Scusi, che vuol dire ‘mai pe iabbu’? Le espressioni salentine intraducibili raccolte in un libro

‘Mai pe iabbu’ è titolo del volume edito dalla casa editrice Manni che raccoglie le principali espressioni del nostro dialetto impossibili tra tradurre. Il libro verrà presentato questa sera a Caprarica di Lecce.

Ogni lingua ha le sue particolarità, ogni dialetto le sue espressioni. Non fa eccezione quello salentino che, anzi, conta tra le espressioni alcune tra le meno traducibili dell’intero  panorama linguistico locale d’Italia.

Veri e propri modi di dire che non conoscono una diretta traducibilità in lingua italiana e che spesso per farli comprendere a chi il dialetto nostrano non lo capisce sono necessari giri di parole e metafore argute.

‘Bbampare’, ‘fazza Diu’, ‘malesciana’, ‘squariare’: sono queste solo alcune tra le espressioni raccolte nel libro “Mai pe iabbu”, edito dalla casa editrice ‘Manni’ e che verrà presentato questa sera presso la masseria ‘Li Stali’ di Caprarica di Lecce. L’evento prenderà il via alle ore 20.30 e vedrà gli interventi di Piero Manni, curatore del volume, di Giusi Cariati, dirigente scolastico e di Franco Ungaro, operatore del mondo del teatro.

Le oltre quaranta espressioni salentine raccolte nel libro raccontano di una lingua che nel corso dei secoli ha assimilato il modo di vedere e vivere il mondo da parte dei salentini, abitanti di un lembo di terra crocevia di culture e speranze.

All’interno del volume poi, alcune interpretazioni personali dei più folcloristici modi di dire secondo il punto di vista numerosi personaggi pubblici del Salento: Alessandro Barbano, Davide Barletti, Cesko degli Apès la Classe, Antonio Errico, Elisabetta Liguori, Antonio Prete, Livio Romano, Simona  Toma, Edoardo Winspeare, persino Paolo Perrone e Cataldo Motta e molti altri ancora hanno cercato di spiegare a modo loro come intendere frasi ed espressioni tre le più usuali e divertenti del nostro dialetto.

Il dialetto è storia, cultura, modo di essere e di fare.

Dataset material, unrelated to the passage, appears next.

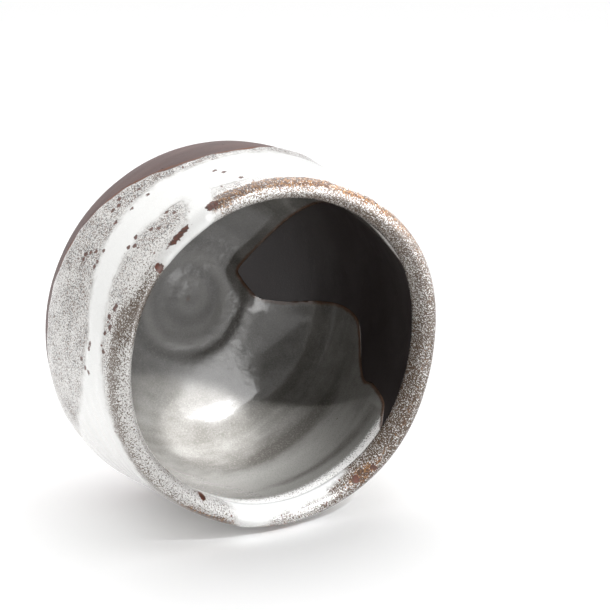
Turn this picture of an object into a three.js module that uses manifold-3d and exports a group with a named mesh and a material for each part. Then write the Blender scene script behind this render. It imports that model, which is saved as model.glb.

Parlare nella propria lingua, la lingua della propria terra, non è sintomo di maleducazione, ma è sinonimo (nei casi ammessi, si intende) di senso di appartenenza. Noi salentini lo sappiamo bene: ognuno a suo modo vive e usa il dialetto per non perdere quel legame strettissimo che la nostra terra sa creare con i suoi figli.

Conoscere, usare e parlare il dialetto è questione di cuore, e per chi non lo vuole capire… ‘mai pe iaabbu’.